● **PROBLEM TO SOLVE**
Take the entries below and print only the lines from the one with "Model this object" through the one with "and mounting hardware.", exactly as they stand, both ends included.

● **DATA FOR PROCESSING**
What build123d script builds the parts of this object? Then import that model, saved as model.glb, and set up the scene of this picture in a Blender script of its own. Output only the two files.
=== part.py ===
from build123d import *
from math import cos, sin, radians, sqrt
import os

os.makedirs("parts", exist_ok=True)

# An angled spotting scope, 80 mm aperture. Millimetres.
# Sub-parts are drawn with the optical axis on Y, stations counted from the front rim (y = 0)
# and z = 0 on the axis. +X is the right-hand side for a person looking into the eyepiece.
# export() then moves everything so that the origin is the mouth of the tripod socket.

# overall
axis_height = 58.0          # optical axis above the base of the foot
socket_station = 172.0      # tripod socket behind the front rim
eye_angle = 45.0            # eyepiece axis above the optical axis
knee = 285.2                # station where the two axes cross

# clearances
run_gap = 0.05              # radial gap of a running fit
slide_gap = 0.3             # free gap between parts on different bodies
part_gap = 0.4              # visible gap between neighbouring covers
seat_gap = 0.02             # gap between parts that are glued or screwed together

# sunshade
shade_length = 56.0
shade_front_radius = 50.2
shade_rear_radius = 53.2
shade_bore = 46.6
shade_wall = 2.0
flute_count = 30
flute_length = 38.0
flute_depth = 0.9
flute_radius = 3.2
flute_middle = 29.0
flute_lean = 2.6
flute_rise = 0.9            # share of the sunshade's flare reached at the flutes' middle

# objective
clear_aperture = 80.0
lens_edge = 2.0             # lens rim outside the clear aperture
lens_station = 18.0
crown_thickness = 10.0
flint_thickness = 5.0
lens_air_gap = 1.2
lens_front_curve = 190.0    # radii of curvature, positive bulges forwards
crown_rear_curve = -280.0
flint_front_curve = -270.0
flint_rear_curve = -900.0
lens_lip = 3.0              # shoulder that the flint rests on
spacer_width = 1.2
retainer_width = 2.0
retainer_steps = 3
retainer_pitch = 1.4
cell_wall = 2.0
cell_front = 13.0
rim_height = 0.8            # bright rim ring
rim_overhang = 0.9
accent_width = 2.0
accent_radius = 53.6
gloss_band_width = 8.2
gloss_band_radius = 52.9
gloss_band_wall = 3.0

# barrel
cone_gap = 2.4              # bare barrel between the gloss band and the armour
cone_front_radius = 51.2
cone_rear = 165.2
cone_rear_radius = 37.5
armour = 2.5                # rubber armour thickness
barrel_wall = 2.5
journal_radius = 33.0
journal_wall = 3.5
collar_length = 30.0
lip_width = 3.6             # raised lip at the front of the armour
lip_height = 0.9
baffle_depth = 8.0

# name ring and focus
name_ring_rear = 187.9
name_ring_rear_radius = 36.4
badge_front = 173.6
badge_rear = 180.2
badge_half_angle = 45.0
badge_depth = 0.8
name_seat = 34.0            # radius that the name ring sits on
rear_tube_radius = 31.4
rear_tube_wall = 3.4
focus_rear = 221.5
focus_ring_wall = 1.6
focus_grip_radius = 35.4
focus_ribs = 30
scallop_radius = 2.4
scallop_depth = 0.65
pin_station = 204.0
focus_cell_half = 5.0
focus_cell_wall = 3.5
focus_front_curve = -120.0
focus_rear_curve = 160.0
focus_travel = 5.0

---

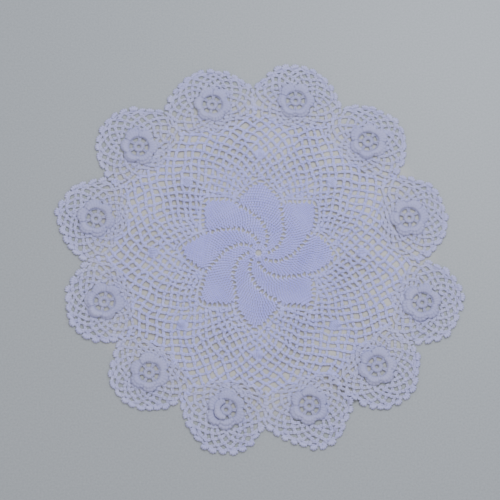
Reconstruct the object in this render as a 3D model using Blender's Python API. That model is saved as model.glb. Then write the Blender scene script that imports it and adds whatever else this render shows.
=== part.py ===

* * *

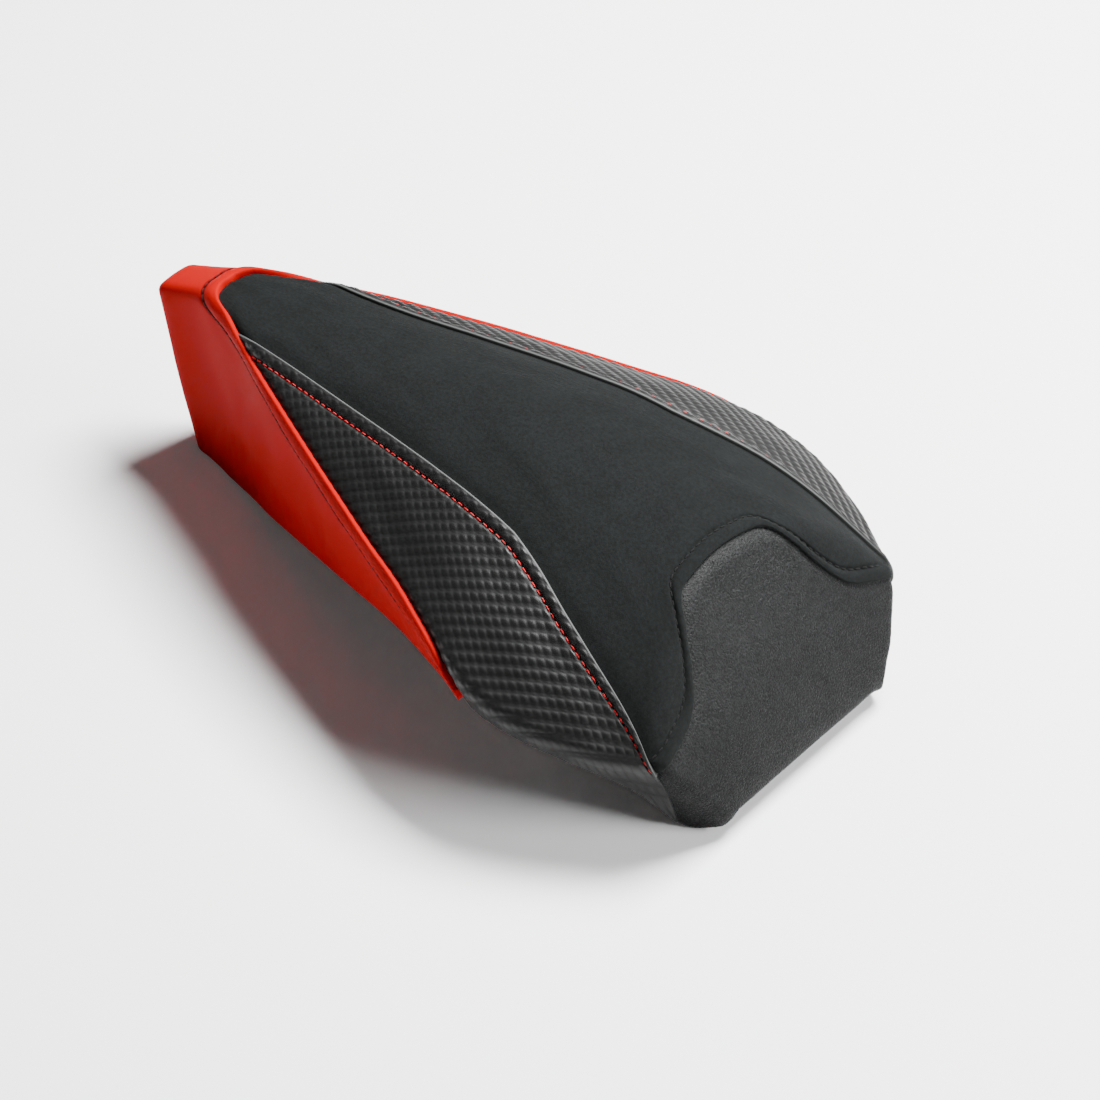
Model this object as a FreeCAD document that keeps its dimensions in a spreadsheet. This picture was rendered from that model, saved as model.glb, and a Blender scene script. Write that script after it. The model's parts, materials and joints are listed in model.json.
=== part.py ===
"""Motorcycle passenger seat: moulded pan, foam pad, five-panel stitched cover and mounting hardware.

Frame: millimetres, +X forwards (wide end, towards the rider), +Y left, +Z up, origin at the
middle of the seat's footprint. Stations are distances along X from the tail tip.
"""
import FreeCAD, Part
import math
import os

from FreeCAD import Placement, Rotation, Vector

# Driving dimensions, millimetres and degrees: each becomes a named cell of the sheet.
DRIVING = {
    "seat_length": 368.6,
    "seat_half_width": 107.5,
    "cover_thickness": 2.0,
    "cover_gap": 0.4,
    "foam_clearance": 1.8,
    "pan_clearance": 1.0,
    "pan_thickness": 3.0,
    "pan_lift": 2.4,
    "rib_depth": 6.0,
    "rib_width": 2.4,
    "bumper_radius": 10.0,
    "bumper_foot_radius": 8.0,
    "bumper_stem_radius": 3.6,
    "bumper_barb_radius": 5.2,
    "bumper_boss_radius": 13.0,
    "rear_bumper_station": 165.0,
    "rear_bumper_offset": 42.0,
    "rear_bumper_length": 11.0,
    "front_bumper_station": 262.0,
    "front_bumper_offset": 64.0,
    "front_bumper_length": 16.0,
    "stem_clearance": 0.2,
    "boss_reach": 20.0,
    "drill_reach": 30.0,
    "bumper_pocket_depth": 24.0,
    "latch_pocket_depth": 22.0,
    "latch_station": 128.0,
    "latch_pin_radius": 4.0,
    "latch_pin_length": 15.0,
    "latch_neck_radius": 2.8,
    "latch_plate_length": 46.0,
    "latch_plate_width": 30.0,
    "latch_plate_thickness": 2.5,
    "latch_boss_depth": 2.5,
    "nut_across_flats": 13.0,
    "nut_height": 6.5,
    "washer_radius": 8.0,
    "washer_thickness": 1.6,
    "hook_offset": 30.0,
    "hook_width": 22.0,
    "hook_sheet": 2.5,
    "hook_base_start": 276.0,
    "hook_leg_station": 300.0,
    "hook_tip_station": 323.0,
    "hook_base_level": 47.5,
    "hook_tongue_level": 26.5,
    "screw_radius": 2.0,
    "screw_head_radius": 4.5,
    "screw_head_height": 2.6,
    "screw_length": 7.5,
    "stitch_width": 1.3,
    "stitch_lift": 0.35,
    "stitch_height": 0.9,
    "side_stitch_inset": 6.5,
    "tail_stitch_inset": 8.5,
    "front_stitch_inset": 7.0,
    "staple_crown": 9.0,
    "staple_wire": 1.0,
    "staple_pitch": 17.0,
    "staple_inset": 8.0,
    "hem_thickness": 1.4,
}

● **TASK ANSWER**
Model this object as a FreeCAD document that keeps its dimensions in a spreadsheet. This picture was rendered from that model, saved as model.glb, and a Blender scene script. Write that script after it. The model's parts, materials and joints are listed in model.json.
=== part.py ===
"""Motorcycle passenger seat: moulded pan, foam pad, five-panel stitched cover and mounting hardware.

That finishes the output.